Attendere… la terra
18 Dicembre T.A. –
Il profeta Geremia aiuta il popolo a progredire nell’intelligenza del mistero della salvezza in cui si sperimenta la compagnia di Dio nella storia. Secondo le parole del profeta verranno giorni in cui la memoria fondativa dell’uscita <dalla terra d’Egitto> diventerà ricordo di un Dio che <ha ricondotto la discendenza della casa d’Israele dalla terra del settentrione e da tutte le regioni dove li aveva dispersi!> (Ger 23, 8). Ora per noi è necessario un passo ulteriore. Si tratta di passare da una concezione fisica e spaziale della terra a uno spazio di umanità, che permette al Verbo di farsi carne e, alla luce e nella forza di questo mistero di divina compagnia, crea la possibilità per la nostra umanità di essere sempre più uno sprazzo di cielo, uno spazio così squisitamente umano da essere divino.
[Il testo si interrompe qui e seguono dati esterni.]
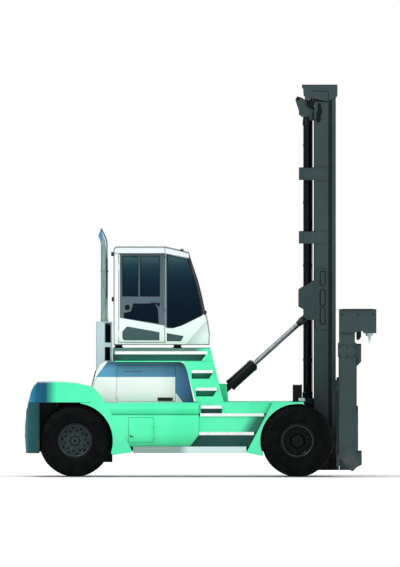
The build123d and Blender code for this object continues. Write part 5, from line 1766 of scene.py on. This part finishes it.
    def lines(self) -> None:
        """Run hydraulic hoses over the sheaves to the carriage, beside the chains."""
        reach, hose_line = 0.216, circle(0.016, 10)
        rear_x, front_x = self.sheave[0] - reach, self.sheave[0] + reach
        rear, front, over, ends = [], [], [], []
        for y in (-0.1, -0.05, 0.05, 0.1):
            for x, low, kept in ((rear_x, 4.55, rear), (front_x, 1.2, front)):
                kept.append(swept(upright(x, y, low, self.sheave[1], 90), hose_line, (1, 0, 0)))
                ends.append((x, y, low, x == rear_x))
            over.append(swept(arch(self.sheave, reach, y), hose_line, (0, 1, 0)))
        self.bent(
            "hose_rear_falls", Shop.rubber, rear,
            (Body.OUTER, Body.INNER, (rear_x, 0, 4.55), (rear_x, 0, self.sheave[1])),
        )
        self.bent(
            "hose_front_falls", Shop.rubber, front,
            (Body.CARRIAGE, Body.INNER, (front_x, 0, 1.2), (front_x, 0, self.sheave[1])),
        )
        self.add("hose_over_sheaves", Body.INNER, Shop.rubber, over)
        for name, body, is_rear in (
            ("hose_ends_outer", Body.OUTER, True), ("hose_ends_carriage", Body.CARRIAGE, False)
        ):
            parts = [
                turned(
                    [(0.02, -0.05), (0.02, 0.0), (0.022, 0.005), (0.022, 0.04), (0.017, 0.045)], (x, y, low),
                    Axis.Z, 6,
                )
                for x, y, low, there in ends
                if there is is_rear
            ]
            self.add(name, body, Shop.bolt, parts)
        roller = turned(
            [
                (0.012, -0.15), (0.19, -0.15), (0.198, -0.148), (0.186, -0.13), (0.186, 0.13), (0.198, 0.148),
                (0.19, 0.15), (0.012, 0.15),
            ],
            (self.sheave[0], 0.0, self.sheave[1]), Axis.Y, 40,
        )
        self.add("hose_roller", Body.INNER, Shop.sheave, [roller])

    def build(self) -> None:
        """Make everything on the mast."""
        self.chains()
        self.pads()
        self.beams()
        self.cylinders()
        self.head()
        self.wear()
        self.lines()


# Bodywork


@dataclass
class Bodywork(Assembly):
    """Hood seals and louvres, tank fittings, tread ribs, exhaust clamps, valve lids and tail lamps."""

    hood_y: float = 0.85
    door: tuple = ((-1.6025, 1.4375), (-0.4835, 1.4375), (-0.4835, 2.1225), (-1.6025, 2.1225))
    hatch: tuple = ((-1.382, 0.66), (-0.902, 0.66), (-0.902, 1.136), (-1.382, 1.136))

    def hood(self) -> None:
        """Seal the engine doors, press a long mark in each, and slat the hood's rear slope."""
        seals = []
        for name, side in SIDES.items():
            seals.append(strip(self.door, side * (self.hood_y + 0.0003), 0.0055, 0.0012))
            band = ((-2.062, 1.712), (-1.985, 1.912), (-1.81, 2.148))
            seals.append(strip(band, side * (self.hood_y + 0.0002), 0.006, 0.001, False))
            mark = pillow((-1.29, side * (self.hood_y + 0.0005), 2.003), (0.17, 0.0015, 0.007), 6)
            self.add(f"hood_door_mark_{name}", f"hood_door_{name}", Shop.trim, [mark])
        self.add("hood_door_seals", Body.CHASSIS, Shop.rubber, seals)
        a, b = np.array([-2.07, 1.735]), np.array([-2.002, 1.995])
        slats = []
        for t in np.linspace(0.08, 0.92, 9):
            x, z = a + (b - a) * t
            slats.append(flat_bar((x - 0.006, -0.62, z), (x - 0.006, 0.62, z), 0.024, 0.006, (0.55, 0, 0.83)))
        for side in SIDES.values():
            slats.append(
                flat_bar((-2.075, side * 0.63, 1.72), (-2.007, side * 0.63, 2.01), 0.02, 0.02, (0, 1, 0))
            )
        self.add("hood_rear_louvres", Body.CHASSIS, Shop.black, slats)

    def tanks(self) -> None:
        """Seal the hatch, hook its latch, and add a filler cap, a breather and a sight glass."""
        self.add("hatch_seal", Body.CHASSIS, Shop.rubber, [strip(self.hatch, -1.4002, 0.005, 0.0012)])
        hook = smooth_path(
            [
                (-1.346, -1.412, 0.8), (-1.346, -1.424, 0.79), (-1.343, -1.424, 0.765),
                (-1.31, -1.424, 0.757), (-1.292, -1.424, 0.78),
            ],
            24,
        )
        self.add("hatch_hook", Body.HATCH, Shop.rubber, [swept(hook, circle(0.007, 8), (0, 1, 0))])
        cap = [
            (0.0, 0.0), (0.062, 0.0), (0.062, 0.016), (0.05, 0.022), (0.05, 0.05), (0.044, 0.056),
            (0.0, 0.058),
        ]
        parts = [
            turned(cap, (-0.5, 1.12, 1.416), Axis.Z, 32),
            turned(
                [(0.0, 0.0), (0.014, 0.0), (0.02, 0.02), (0.02, 0.045), (0.0, 0.05)], (-0.9, 1.2, 1.416),
                Axis.Z, 20,
            ),
        ]
        grips = spun(10, 0.05, (-0.5, 1.12, 1.45), Axis.Z)
        parts.append(copies(pillow((0, 0, 0), (0.006, 0.006, 0.018), 4), grips))
        self.add("tank_filler_caps", Body.CHASSIS, Shop.plastic, parts)
        glass = [pillow((-1.15, 1.402, 0.92), (0.018, 0.004, 0.09), 5)]
        self.add("oil_sight_glass", Body.CHASSIS, Shop.lens, glass)

    def strips(self) -> None:
        """Rib the tops of the treads."""
        ribs = []
        treads = ((-0.092, 0.304, 1.702, 1.251), (-0.172, 0.229, 2.038, 1.197), (0.004, 0.405, 1.36, 1.4))
        for x0, x1, z, y in treads:
            for side in SIDES.values():
                bar = flat_bar((x0 + 0.01, 0, 0), (x1 - 0.01, 0, 0), 0.006, 0.003)
                ys = side * np.linspace(y - 0.15, y - 0.02, 8)
                ribs.append(copies(bar, np.stack([np.zeros(8), ys, np.full(8, z + 0.001)], axis=1)))
        self.add("tread_ribs", Body.CHASSIS, Shop.tread, ribs)

    def exhaust(self) -> None:
        """Clamp the tailpipe and the silencer, and edge the heat shield's slots."""
        x, y = -1.841, -0.43
        clamps = [ring_band(0.068, 0.074, z, z + 0.036, 0.002, (x, y, 0), Axis.Z) for z in (2.966, 3.9)]
        clamps.append(
            copies(hex_bolt(Axis.X, 1.0, 0.014, 0.012), [(x + 0.073, y, 2.984), (x + 0.073, y, 3.918)])
        )
        self.add("exhaust_clamps", Body.CHASSIS, Shop.exhaust, clamps)
        bands = [ring_band(0.1255, 0.13, z, z + 0.033, 0.003, (x, y, 0), Axis.Z) for z in (2.45, 2.65)]
        self.add("silencer_bands", Body.CHASSIS, Shop.hub, bands)
        slots = []
        for low, high, right in ((2.56, 2.93, -1.718), (2.215, 2.47, -1.728)):
            slots.append(
                strip(((-1.828, low), (right, low), (right, high), (-1.828, high)), y - 0.1505, 0.01, 0.0015)
            )
        slots.append(
            strip(
                ((-1.988, 1.99), (-1.988, 2.952), (-1.696, 2.952), (-1.696, 1.99)), y - 0.1503, 0.006, 0.0012,
                False,
            )
        )
        self.add("shield_edges", Body.CHASSIS, Shop.trim, slots)

    def decks(self) -> None:
        """Lid the valve boxes and set the pale pads beside them."""
        lids, pads, bolts = [], [], []
        for side in SIDES.values():
            middle = side * 0.875
            lids.append(prism(rounded_outline(0.184, 0.276, 0.02) + [1.846, middle], 1.7235, 1.739, Axis.Z))
            pads.append(pillow((1.93, side * 1.0, 1.47), (0.062, 0.025, 0.034), 8))
            places = [(1.846 + dx, middle + dy, 1.739) for dx in (-0.07, 0.07) for dy in (-0.11, 0.11)]
            bolts.append(copies(hex_bolt(Axis.Z, 1.0, 0.014, 0.008), places))
        self.add("valve_box_lids", Body.CHASSIS, Shop.cylinder, lids, bevel=0.003)
        self.add("valve_box_pads", Body.CHASSIS, Shop.shield, pads)
        self.add("valve_box_bolts", Body.CHASSIS, Shop.bolt, bolts)

    @staticmethod
    def leaned(part: Mesh) -> Mesh:
        """Lay a part on the counterweight's sloping back: x gains -3.337 + 0.166 (z - 1.15)."""
        points = part.points.copy()
        points[:, 0] += -3.337 + 0.166 * (points[:, 2] - 1.15)
        return Mesh(points, part.faces)

    def rear(self) -> None:
        """Set tail lamps and reflectors in the counterweight."""
        lamps, red, amber = [], [], []
        for side in SIDES.values():
            lamps.append(self.leaned(pillow((0, side * 0.98, 1.24), (0.006, 0.13, 0.06), 8)))
            red.append(self.leaned(pillow((-0.0055, side * 1.03, 1.24), (0.004, 0.06, 0.045), 6)))
            amber.append(self.leaned(pillow((-0.0055, side * 0.9, 1.24), (0.004, 0.04, 0.045), 6)))
            red.append(
                turned(
                    [(0.0, 0.0), (0.035, 0.0), (0.032, -0.006), (0.0, -0.008)], (-3.354, side * 0.7, 0.78),
                    Axis.X, 24,
                )
            )
        self.add("tail_lamp_bodies", Body.CHASSIS, Shop.plastic, lamps)
        self.add("tail_lamp_red", Body.CHASSIS, Shop.red, red)
        self.add("tail_lamp_amber", Body.CHASSIS, Shop.amber, amber)

    def build(self) -> None:
        """Make every fitting on the bodywork."""
        self.hood()
        self.tanks()
        self.strips()
        self.exhaust()
        self.decks()
        self.rear()


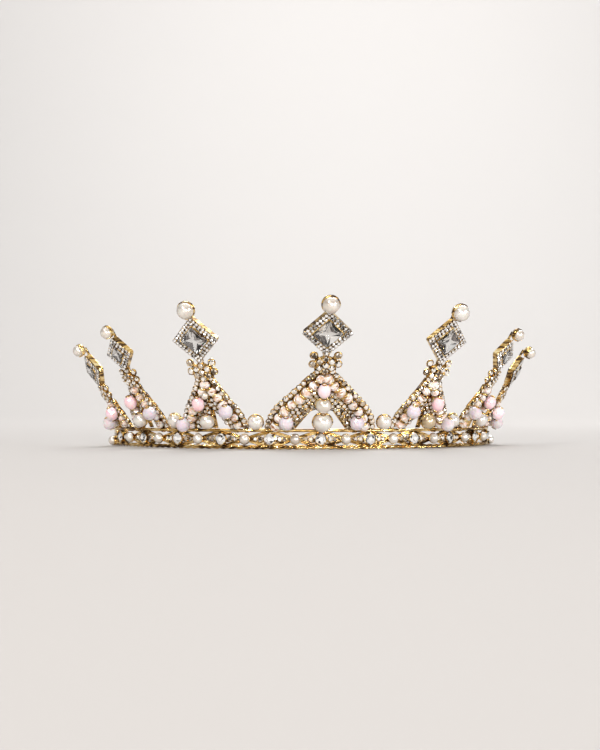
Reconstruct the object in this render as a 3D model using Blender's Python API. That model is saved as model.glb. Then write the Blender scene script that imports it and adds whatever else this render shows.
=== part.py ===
# Bridal crown: a gold-toned open tiara with seven prongs, halo-set square
# stones, glass beads and pearls.
# Lengths are metres and angles degrees. The crown stands on its band, its front
# towards -Y, +Z up. Places on it are given by arc along the band from the front,
# by height up a leaning prong, and outward from the band's mid-line.

import math

import bmesh
import bpy
import numpy as np
from mathutils import Matrix, Vector

for item in list(bpy.data.objects):
    bpy.data.objects.remove(item, do_unlink=True)

# The band's plan is half an ellipse that runs on behind the widest point
CROWN_WIDTH = 0.140
FRONT_DEPTH = 0.0657
BAND_ARC = 0.0925
BAND_HEIGHT = 0.0068
BAND_THICK = 0.0012
RAIL_HEIGHT = 0.0011
WAVE_WIRE = 0.0008
END_PLATE = 0.0042
STONE_PITCH = 0.01642
BAND_STONE = 0.0042
BAND_PEARL = 0.0033
CLEARANCE = 0.0003

# The flat strip inside the band and the looped wires that tie the crown on
STRIP_HEIGHT = 0.0014
STRIP_THICK = 0.0008
STRIP_RISE = 0.0029
STRIP_GAP = 0.0008
STRIP_COLUMNS = 40
TIE_WIRE = 0.0012
TIE_LENGTH = 0.0215
TIE_TURN_IN = 0.0026
LOOP_LENGTH = 0.0095
LOOP_HEIGHT = 0.0052
LOOP_SIDES = 12

# The prongs: a pierced tent, a flower, a halo round the stone and a pearl cup
PRONG_THICK = 0.0012
ARM_HEIGHT = 0.0222
FOOT_WIDTH = 0.0360
NECK_WIDTH = 0.0056
LEAN = 28.0
NOTCH_WIDTH = 0.0165
NOTCH_HEIGHT = 0.0078
FLOWER_WIDTH = 0.0098
FLOWER_THICK = 0.0018
PETAL = 0.0031
LARGE_HALO = 0.0112
SMALL_HALO = 0.0088
HALO_BORDER = 0.0019
HALO_THICK = 0.0024
STONE_RISE = 0.0018
TIP_CUP = 0.0030
TIP_POST = 0.0016
TENT_COLUMNS = 7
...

Questa <terra> vergine, nel senso di assoluta apertura e accoglienza, è l’umile ragazza di Nazaret, Maria, che <si trovò incinta per opera dello Spirito Santo> (Mt 1, 18). Ma perché il Verbo possa radicare non solo nella carne della nostra umanità, ma pure nelle coordinate storiche e relazionali del nostro vivere umano è necessaria anche l’accoglienza di Giuseppe, il quale viene presentato dall’evangelista con queste caratteristiche: <era uomo giusto e non voleva accusarla pubblicamente> (1, 19).
Maurice Zundel commenta tutto ciò con accenti di alta poesia: <Di san Giuseppe non è giunta fino a noi nemmeno una parola. Questo silenzio ci è proposto nel vangelo in un’occasione unica, a proposito di quel grande dramma d’amore, il più grande dramma d’amore della storia, quando Giuseppe deve misurarsi con la maternità di Maria, di cui ignora la sorgente e l’origine. Matteo ha riassunto questa situazione in poche righe che sono un autentico capolavoro di discrezione, di pudore, di umanità e di amore. È questo che dà ai due sposi tutta la loro dimensione umana e divina, questo silenzio da una parte e dall’altra: silenzio di rispetto totale, questo silenzio di fiducia assoluta, questo silenzio sigillato dalla presenza stessa di Dio nel seno di Maria. È a questo punto che Giuseppe si è addormentato sulla sua determinazione e il suo dolore. Perché, in fin dei conti, questa donna egli l’ama come mai un uomo ha amato una donna. Egli si addormenta su questa risoluzione e sul suo dolore, il dolore di lasciarla, il dolore di affidarla al suo destino nel momento in cui avrebbe maggiormente bisogno della sua presenza e della sua protezione>1.
Eppure, le cose andranno diversamente e, infine, Giuseppe entrerà interamente nell’avventura umana di Dio fatto uomo. Sarà proprio Giuseppe a dare il nome a Gesù riprendendo il primo compito di Adamo nel paradiso quando fu invitato a partecipare all’opera della creazione dando un nome alle realtà che facevano bello e buono il mondo. Il Signore ha scelto un uomo, dalle mani callose ben compromesse con la realtà di questa terra per vegliare e guidare i primi passi del Figlio e iniziarlo a lavorare per la nuova creazione, quella che avviene non più tra cielo e terra, ma nella terra dei mansueti dove si gioca il destino di ogni cosa: il cuore. Con il suo silenzio di presenza e di amore tenace Giuseppe trasmetterà a Gesù il nome e la realtà insegnandogli i <gesti del mestiere> come diceva frère Christophe Lebreton <il servizio del cliente e del fratello> unita alla <preghiera del laboratorio>. L’Emmanuele imparerà da Giuseppe come essere <Dio con> le cose, la natura, i fratelli e le sorelle in umanità di cui Maria e Giuseppe sono le prime icone, le più vivibili e amabili che daranno il coraggio a Gesù di attraversare anche le situazioni e le relazioni meno vivibili e meno amabili di questa nostra terra.
1. M. ZUNDEL, Madre della Sapienza, Edizioni Corsia dei Servi, 1954.